* [GIVEN DATA]
— Start —

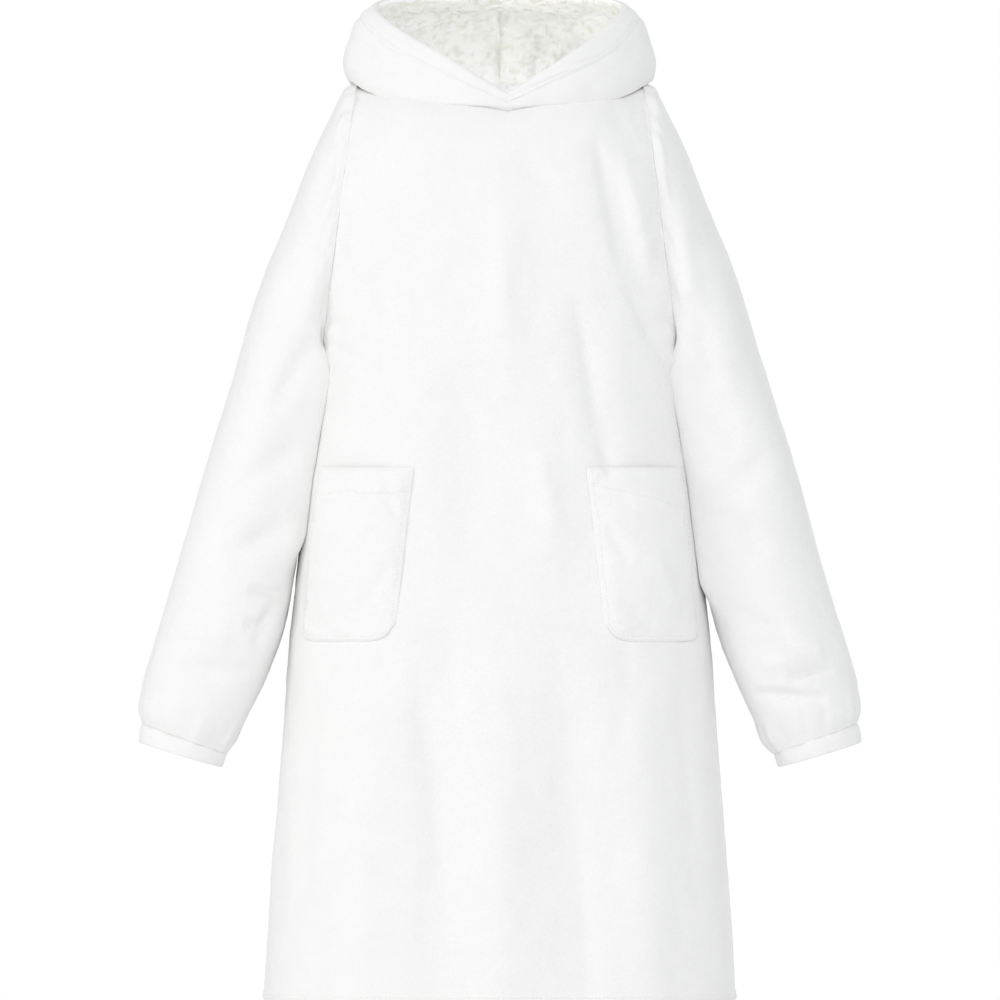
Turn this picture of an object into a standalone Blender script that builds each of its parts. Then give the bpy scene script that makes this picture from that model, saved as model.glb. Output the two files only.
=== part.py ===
# Wearable blanket hoodie: a long pull-on body with set-in sleeves, cuffs, patch pockets
# and a lined hood that lies back on the shoulders. It keeps its worn, hollow form.
# Metres, +Z up, the front faces -Y and the wearer's left is +X.
# The origin is the base of the neck, midway between the shoulders.

import bmesh
import bpy
import numpy as np

# Cloth
BODY_WALL = 0.004
HOOD_WALL = 0.003
LINING_WALL = 0.004
BAND_WALL = 0.0082
BAND_PROUD = 0.001
POCKET_WALL = 0.004
SEAM_GAP = 0.0003
# How far the hood's layers and the band keep from the seam between them
HOOD_TRIM = 0.0004
LINING_TRIM = 0.0034
BAND_TRIM = 0.0005
HEM_SWELL = 0.0015

# Armhole, a flattened oval from the shoulder tip down to the underarm
SHOULDER_TIP_X = 0.172
SHOULDER_TIP_Z = 0.008
UNDERARM_X = 0.218
UNDERARM_Z = -0.360
ARMHOLE_FRONT = 0.095
ARMHOLE_BACK = 0.105
ARMHOLE_ROUND = 0.77
ARMHOLE_STEPS = 12
# How far the mitre between panel and sleeve leans sideways, at the top and underneath
MITRE_TOP = 0.75
MITRE_UNDERARM = 0.12

# Neckline, an oval that dips at the front
NECK_HALF_WIDTH = 0.130
NECK_FRONT = 0.098
NECK_BACK = 0.085
NECK_SIDE_Y = 0.002
NECK_ANGLES = (0, 45, 90, 135, 180)
NECK_HEIGHTS = (-0.030, -0.0085, 0.0095, 0.004, -0.001)
NECK_LEAN = 0.009
NECK_STEPS = 7

# Body sections from the shoulders to the hem: height, half width at the side seam,
# depth at the middle of the front and of the back
BODY_HEIGHTS = (0.008, -0.10, -0.20, -0.36, -0.55, -0.66, -0.75, -0.85, -0.97, -1.092)
BODY_FRONT = (0.116, 0.131, 0.140, 0.146, 0.151, 0.155, 0.159, 0.165, 0.172, 0.179)
BODY_BACK = (0.118, 0.133, 0.140, 0.137, 0.136, 0.138, 0.142, 0.149, 0.157, 0.165)
SIDE_HEIGHTS = (-0.36, -0.42, -0.48, -0.55, -0.612, -0.66, -0.75, -0.85, -0.97, -1.092)
SIDE_HALF_WIDTH = (0.218, 0.2255, 0.2335, 0.2415, 0.2475, 0.2525, 0.2585, 0.267, 0.2765, 0.284)
SECTION_ROUND = 2.3
# Away from its edge the panel takes the armhole's depth more softly under the arm:
# heights, and the shares of that depth, which fade in over the last of the panel's width
SOFT_ARMHOLE_HEIGHTS = (-0.25, -0.30, -0.33, -0.36, -0.40, -0.44, -0.48)
SOFT_ARMHOLE_SHARES = (0.934, 0.792, 0.632, 0.45, 0.21, 0.05, 0.0)
ARMHOLE_EDGE_SHARE = 0.90
# How far below the neckline the rows take to settle, and how gently
SETTLE_HEIGHT = 0.10
SETTLE_HEIGHT_CURVE = 1.3
SETTLE_DEPTH = 0.03
SETTLE_DEPTH_CURVE = 0.75
COLUMNS = (0, 0.12, 0.24, 0.35, 0.45, 0.55, 0.65, 0.75, 0.83, 0.90, 0.95, 0.982, 1)
ROWS_BELOW = (
    -0.407, -0.454, -0.489, -0.532, -0.576, -0.620, -0.660,
    -0.715, -0.775, -0.835, -0.895, -0.955, -1.015, -1.0755, -1.0785, -1.092,
)
HEM_ROWS = 2

# How the folds fade towards their ends and towards the seams at the sides
FOLD_END_CURVE = 0.6
FOLD_EDGE_CURVE = 8
# Folds of the front and back as they hang: where each one starts and ends, how far
# it spreads to each side, and how far it stands out or, if negative, falls in
FRONT_FOLDS = (
    # x0, z0, x1, z1, spread, height
    (0.113, -0.060, 0.200, -0.330, 0.016, -0.007),
    (0.165, -0.080, 0.180, -0.250, 0.018, 0.006),
    (0.092, -0.250, 0.135, -0.470, 0.020, -0.006),
    (0.010, -0.130, 0.006, -0.380, 0.026, 0.006),
    (0.045, -0.440, 0.070, -0.560, 0.026, 0.006),
    (-0.042, -0.330, -0.035, -0.570, 0.030, -0.007),
    (-0.165, -0.180, -0.170, -0.400, 0.026, 0.005),
    (-0.070, -0.620, -0.066, -1.150, 0.034, -0.011),
    (0.000, -0.700, 0.004, -1.150, 0.032, 0.010),
    (0.080, -0.640, 0.096, -1.150, 0.034, -0.009),
    (0.165, -0.720, 0.185, -1.150, 0.030, 0.008),
    (-0.160, -0.700, -0.180, -1.150, 0.034, 0.009),
)
BACK_FOLDS = (
    (0.000, -0.220, 0.004, -0.560, 0.034, -0.008),
    (-0.105, -0.160, -0.090, -0.520, 0.030, 0.007),
    (0.100, -0.180, 0.086, -0.560, 0.030, 0.007),
    (0.180, -0.120, 0.150, -0.400, 0.024, -0.006),
    (-0.182, -0.140, -0.156, -0.390, 0.024, -0.006),
    (-0.010, -0.640, -0.016, -1.150, 0.036, 0.011),
    (0.085, -0.600, 0.098, -1.150, 0.034, -0.011),
    (-0.100, -0.620, -0.112, -1.150, 0.034, -0.010),
    (0.172, -0.680, 0.190, -1.150, 0.032, 0.010),
    (-0.178, -0.700, -0.196, -1.150, 0.032, 0.010),
)

# Sleeve sections from the armhole to the cuff seam: the outer edge and the inner edge
# as seen from the front, the depth to the front and the back, and the forward lean
SLEEVE_SECTIONS = (
    # outer x, z, inner x, z, front, back, lean
    (0.172, 0.008, 0.218, -0.360, 0.095, 0.105, 0.000),
    (0.184, 0.003, 0.2200, -0.366, 0.097, 0.106, 0.000),
    (0.203, -0.032, 0.2207, -0.371, 0.098, 0.107, 0.000),
    (0.223, -0.075, 0.2215, -0.377, 0.098, 0.106, 0.001),
    (0.250, -0.142, 0.2228, -0.387, 0.096, 0.103, 0.002),
    (0.275, -0.205, 0.2246, -0.401, 0.093, 0.098, 0.003),
    (0.299, -0.276, 0.2269, -0.419, 0.089, 0.093, 0.004),
    (0.321, -0.350, 0.2302, -0.444, 0.085, 0.088, 0.006),
    (0.343, -0.420, 0.2347, -0.478, 0.081, 0.083, 0.008),
    (0.362, -0.484, 0.2398, -0.522, 0.078, 0.079, 0.011),
    (0.380, -0.548, 0.2460, -0.580, 0.075, 0.075, 0.014),
    (0.399, -0.612, 0.2580, -0.645, 0.072, 0.072, 0.018),
    (0.416, -0.668, 0.2800, -0.706, 0.068, 0.068, 0.022),
    (0.4285, -0.714, 0.3020, -0.752, 0.062, 0.062, 0.025),
    (0.4315, -0.742, 0.3170, -0.783, 0.053, 0.053, 0.027),
    (0.4275, -0.758, 0.3265, -0.795, 0.045, 0.045, 0.028),
)
SLEEVE_ROUND = 0.98
CUFF_SECTIONS = (
    (0.4275, -0.758, 0.3265, -0.795, 0.045, 0.045, 0.028),
    (0.4310, -0.767, 0.3285, -0.800, 0.0455, 0.0455, 0.0285),
    (0.4330, -0.782, 0.3330, -0.812, 0.044, 0.044, 0.029),
)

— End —

Write each line above out exactly.

* [FULL OUTPUT]
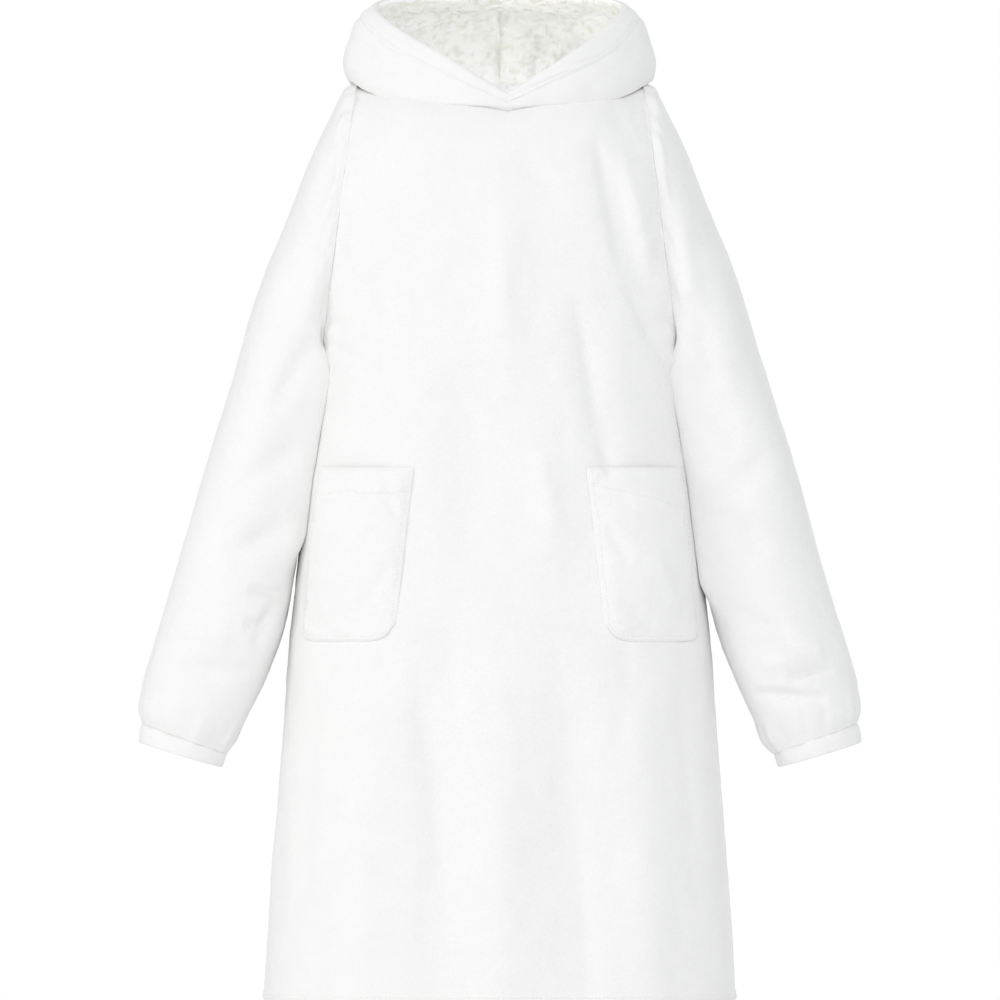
Turn this picture of an object into a standalone Blender script that builds each of its parts. Then give the bpy scene script that makes this picture from that model, saved as model.glb. Output the two files only.
=== part.py ===
# Wearable blanket hoodie: a long pull-on body with set-in sleeves, cuffs, patch pockets
# and a lined hood that lies back on the shoulders. It keeps its worn, hollow form.
# Metres, +Z up, the front faces -Y and the wearer's left is +X.
# The origin is the base of the neck, midway between the shoulders.

import bmesh
import bpy
import numpy as np

# Cloth
BODY_WALL = 0.004
HOOD_WALL = 0.003
LINING_WALL = 0.004
BAND_WALL = 0.0082
BAND_PROUD = 0.001
POCKET_WALL = 0.004
SEAM_GAP = 0.0003
# How far the hood's layers and the band keep from the seam between them
HOOD_TRIM = 0.0004
LINING_TRIM = 0.0034
BAND_TRIM = 0.0005
HEM_SWELL = 0.0015

# Armhole, a flattened oval from the shoulder tip down to the underarm
SHOULDER_TIP_X = 0.172
SHOULDER_TIP_Z = 0.008
UNDERARM_X = 0.218
UNDERARM_Z = -0.360
ARMHOLE_FRONT = 0.095
ARMHOLE_BACK = 0.105
ARMHOLE_ROUND = 0.77
ARMHOLE_STEPS = 12
# How far the mitre between panel and sleeve leans sideways, at the top and underneath
MITRE_TOP = 0.75
MITRE_UNDERARM = 0.12

# Neckline, an oval that dips at the front
NECK_HALF_WIDTH = 0.130
NECK_FRONT = 0.098
NECK_BACK = 0.085
NECK_SIDE_Y = 0.002
NECK_ANGLES = (0, 45, 90, 135, 180)
NECK_HEIGHTS = (-0.030, -0.0085, 0.0095, 0.004, -0.001)
NECK_LEAN = 0.009
NECK_STEPS = 7

# Body sections from the shoulders to the hem: height, half width at the side seam,
# depth at the middle of the front and of the back
BODY_HEIGHTS = (0.008, -0.10, -0.20, -0.36, -0.55, -0.66, -0.75, -0.85, -0.97, -1.092)
BODY_FRONT = (0.116, 0.131, 0.140, 0.146, 0.151, 0.155, 0.159, 0.165, 0.172, 0.179)
BODY_BACK = (0.118, 0.133, 0.140, 0.137, 0.136, 0.138, 0.142, 0.149, 0.157, 0.165)
SIDE_HEIGHTS = (-0.36, -0.42, -0.48, -0.55, -0.612, -0.66, -0.75, -0.85, -0.97, -1.092)
SIDE_HALF_WIDTH = (0.218, 0.2255, 0.2335, 0.2415, 0.2475, 0.2525, 0.2585, 0.267, 0.2765, 0.284)
SECTION_ROUND = 2.3
# Away from its edge the panel takes the armhole's depth more softly under the arm:
# heights, and the shares of that depth, which fade in over the last of the panel's width
SOFT_ARMHOLE_HEIGHTS = (-0.25, -0.30, -0.33, -0.36, -0.40, -0.44, -0.48)
SOFT_ARMHOLE_SHARES = (0.934, 0.792, 0.632, 0.45, 0.21, 0.05, 0.0)
ARMHOLE_EDGE_SHARE = 0.90
# How far below the neckline the rows take to settle, and how gently
SETTLE_HEIGHT = 0.10
SETTLE_HEIGHT_CURVE = 1.3
SETTLE_DEPTH = 0.03
SETTLE_DEPTH_CURVE = 0.75
COLUMNS = (0, 0.12, 0.24, 0.35, 0.45, 0.55, 0.65, 0.75, 0.83, 0.90, 0.95, 0.982, 1)
ROWS_BELOW = (
    -0.407, -0.454, -0.489, -0.532, -0.576, -0.620, -0.660,
    -0.715, -0.775, -0.835, -0.895, -0.955, -1.015, -1.0755, -1.0785, -1.092,
)
HEM_ROWS = 2

# How the folds fade towards their ends and towards the seams at the sides
FOLD_END_CURVE = 0.6
FOLD_EDGE_CURVE = 8
# Folds of the front and back as they hang: where each one starts and ends, how far
# it spreads to each side, and how far it stands out or, if negative, falls in
FRONT_FOLDS = (
    # x0, z0, x1, z1, spread, height
    (0.113, -0.060, 0.200, -0.330, 0.016, -0.007),
    (0.165, -0.080, 0.180, -0.250, 0.018, 0.006),
    (0.092, -0.250, 0.135, -0.470, 0.020, -0.006),
    (0.010, -0.130, 0.006, -0.380, 0.026, 0.006),
    (0.045, -0.440, 0.070, -0.560, 0.026, 0.006),
    (-0.042, -0.330, -0.035, -0.570, 0.030, -0.007),
    (-0.165, -0.180, -0.170, -0.400, 0.026, 0.005),
    (-0.070, -0.620, -0.066, -1.150, 0.034, -0.011),
    (0.000, -0.700, 0.004, -1.150, 0.032, 0.010),
    (0.080, -0.640, 0.096, -1.150, 0.034, -0.009),
    (0.165, -0.720, 0.185, -1.150, 0.030, 0.008),
    (-0.160, -0.700, -0.180, -1.150, 0.034, 0.009),
)
BACK_FOLDS = (
    (0.000, -0.220, 0.004, -0.560, 0.034, -0.008),
    (-0.105, -0.160, -0.090, -0.520, 0.030, 0.007),
    (0.100, -0.180, 0.086, -0.560, 0.030, 0.007),
    (0.180, -0.120, 0.150, -0.400, 0.024, -0.006),
    (-0.182, -0.140, -0.156, -0.390, 0.024, -0.006),
    (-0.010, -0.640, -0.016, -1.150, 0.036, 0.011),
    (0.085, -0.600, 0.098, -1.150, 0.034, -0.011),
    (-0.100, -0.620, -0.112, -1.150, 0.034, -0.010),
    (0.172, -0.680, 0.190, -1.150, 0.032, 0.010),
    (-0.178, -0.700, -0.196, -1.150, 0.032, 0.010),
)

# Sleeve sections from the armhole to the cuff seam: the outer edge and the inner edge
# as seen from the front, the depth to the front and the back, and the forward lean
SLEEVE_SECTIONS = (
    # outer x, z, inner x, z, front, back, lean
    (0.172, 0.008, 0.218, -0.360, 0.095, 0.105, 0.000),
    (0.184, 0.003, 0.2200, -0.366, 0.097, 0.106, 0.000),
    (0.203, -0.032, 0.2207, -0.371, 0.098, 0.107, 0.000),
    (0.223, -0.075, 0.2215, -0.377, 0.098, 0.106, 0.001),
    (0.250, -0.142, 0.2228, -0.387, 0.096, 0.103, 0.002),
    (0.275, -0.205, 0.2246, -0.401, 0.093, 0.098, 0.003),
    (0.299, -0.276, 0.2269, -0.419, 0.089, 0.093, 0.004),
    (0.321, -0.350, 0.2302, -0.444, 0.085, 0.088, 0.006),
    (0.343, -0.420, 0.2347, -0.478, 0.081, 0.083, 0.008),
    (0.362, -0.484, 0.2398, -0.522, 0.078, 0.079, 0.011),
    (0.380, -0.548, 0.2460, -0.580, 0.075, 0.075, 0.014),
    (0.399, -0.612, 0.2580, -0.645, 0.072, 0.072, 0.018),
    (0.416, -0.668, 0.2800, -0.706, 0.068, 0.068, 0.022),
    (0.4285, -0.714, 0.3020, -0.752, 0.062, 0.062, 0.025),
    (0.4315, -0.742, 0.3170, -0.783, 0.053, 0.053, 0.027),
    (0.4275, -0.758, 0.3265, -0.795, 0.045, 0.045, 0.028),
)
SLEEVE_ROUND = 0.98
CUFF_SECTIONS = (
    (0.4275, -0.758, 0.3265, -0.795, 0.045, 0.045, 0.028),
    (0.4310, -0.767, 0.3285, -0.800, 0.0455, 0.0455, 0.0285),
    (0.4330, -0.782, 0.3330, -0.812, 0.044, 0.044, 0.029),
)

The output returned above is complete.